If you publish multiple content types or languages, configure separate feeds (e.g., blog-only, podcast-only, category-specific feeds). This granularity makes it easier for partners to subscribe only to what they need.
Optimize the Content Inside Your Feed
Treat your feed entries like mini landing pages. Use clear, descriptive titles that include your primary topic keywords. Write concise but informative summaries that explain the value of the piece, not just tease it.
Ensure each item has:
- A clean, canonical URL pointing to the original article.
- Featured images with proper alt text, when possible.
- Categories or tags to help partners filter and group content.
Connect Your Feed to Key Syndication Channels
Share your feed with industry aggregators, curated newsletter owners, and relevant communities that accept publisher submissions. Many tools (Zapier, Make, and native CMS plugins) can automatically push new feed items to email platforms, social networks, or internal portals.

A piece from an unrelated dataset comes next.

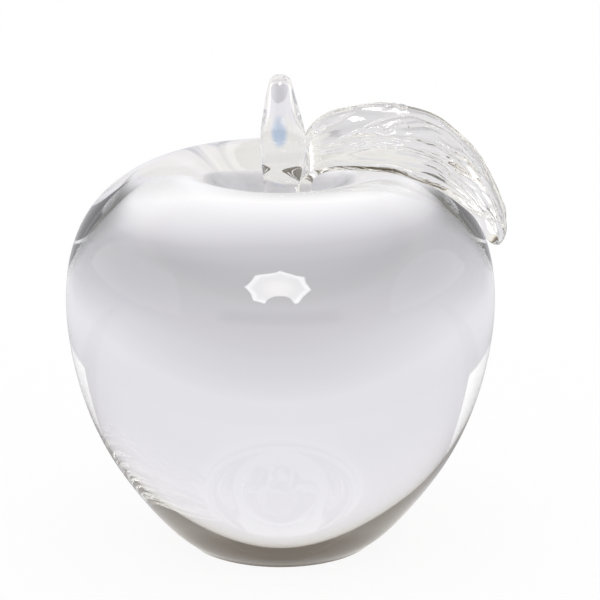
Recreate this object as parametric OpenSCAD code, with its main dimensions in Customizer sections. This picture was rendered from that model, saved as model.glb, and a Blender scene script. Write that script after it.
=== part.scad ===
// Solid glass apple: a hot-worked clear body with a fused stem and a pressed, fused leaf.
// Millimetres. +Z is up, the origin is the centre of the polished base, the leaf points along +X.

/* [Body] */
// Diameter of the body at its widest
body_d = 100; // [84:1:140]
// Height of the rounded crest that rings the dimple
body_h = 90.5; // [82:0.5:120]
// Height of the widest part of the body
widest_h = 58; // [50:0.5:64]
// Diameter of the ground and polished base
base_d = 46; // [36:1:60]
// Width of the bevel round the base
base_bevel = 0.8; // [0.3:0.1:2]
// Diameter of the crest round the dimple
crest_d = 50; // [46:1:58]
// Depth of the dimple below the crest
dimple_depth = 14; // [10:0.5:18]

/* [Stem] */
// Height of the stem above the floor of the dimple
stem_h = 35.3; // [30:0.5:50]
// Diameter of the stem's foot, where it is fused to the dimple
stem_foot_d = 8.8; // [8:0.2:11]
// Diameter of the stem at its neck
stem_neck_d = 8.4; // [6:0.2:9]
// Diameter of the stem at its bulb
stem_bulb_d = 10.6; // [8:0.2:12]
// Diameter just below the stem's rounded tip
stem_tip_d = 5.6; // [4:0.2:7]
// Sideways lean of the stem's bulb, towards the leaf
stem_lean = 0.7; // [0:0.1:1]

/* [Leaf] */
// How far the leaf's tip hangs below the crest
leaf_drop = 20; // [14:0.5:26]
// Reach of the leaf's front edge from the plane through the stem
leaf_front_w = 11; // [8:0.5:13]
// Height of the leaf's front edge over the body
front_lift = 1.7; // [1.5:0.1:3]
// How far the hollow of the blade lies in front of the plane through the stem
crown_side = 4.6; // [3:0.2:6]
// Height of the hollow of the blade over the body
crown_lift = 7.2; // [6:0.2:8.4]
// How far the leaf's back edge lies behind the plane through the stem
back_side = 1; // [0:0.1:1.4]
// Height of the leaf's back edge over the body
back_lift = 15; // [12:0.5:17]
// Thickness of the blade
leaf_t = 3; // [2.4:0.2:3.6]
// Thickness of the leaf's root beside the stem
root_t = 2.8; // [2.4:0.2:5]
// Reach of the leaf's root to each side
root_w = 3.8; // [2.6:0.1:5]
// Number of wavy veins pressed into the blade between its midrib and its fold
vein_count = 3; // [2:1:4]
// Height of the ribs between the veins
vein_h = 0.15; // [0.05:0.05:0.3]
// Number of lobes along the blade's edges
lobe_count = 7; // [5:1:9]
// Depth of the lobes in the blade's edges
lobe_depth = 0.3; // [0:0.1:0.6]

/* [Hidden] */

glass = [0.86, 0.9, 0.91, 0.45];
fuse_gap = 0.1;      // between the stem and the leaf's root
rest_gap = 0.3;      // between the leaf's underside and the body
seat_margin = 0.6;   // flat floor left outside the leaf's root

body_r = body_d / 2;
base_r = base_d / 2;
crest_r = crest_d / 2;
floor_z = body_h - dimple_depth;
root_x = stem_foot_d / 2 + fuse_gap + root_t / 2;
seat_r = root_x + root_t / 2 + seat_margin;

// One span of a uniform cubic B-spline.
function span_point(a, b, c, d, t) =
    (a * pow(1 - t, 3) + b * (3 * pow(t, 3) - 6 * pow(t, 2) + 4)
     + c * (-3 * pow(t, 3) + 3 * pow(t, 2) + 3 * t + 1) + d * pow(t, 3)) / 6;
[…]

Submit your feed to major RSS directories and discovery tools where appropriate. The goal is to make it simple for others to find, subscribe to, and reuse your content.
Prominently Offer RSS to Your Audience and Partners
Add visible RSS icons and links in your header, footer, or blog sidebar. Clearly label category-specific or language-specific feeds. Create a short “For publishers & partners” page explaining how to use your feeds, attribution requirements, and contact information.
This lowers friction for both casual subscribers and professional syndication partners who prefer automated access to your content.
Measure Performance and Maintain Your Feed
Track referral traffic from RSS-powered channels using analytics and UTM parameters where appropriate. Monitor how often your feed is requested and which items drive the most clicks, shares, or republishing.
Periodically revalidate your feed, especially after CMS updates or redesigns, to avoid breaking partner integrations. Keep titles, metadata, and canonical URLs consistent so your feed remains a dependable foundation for long-term content syndication.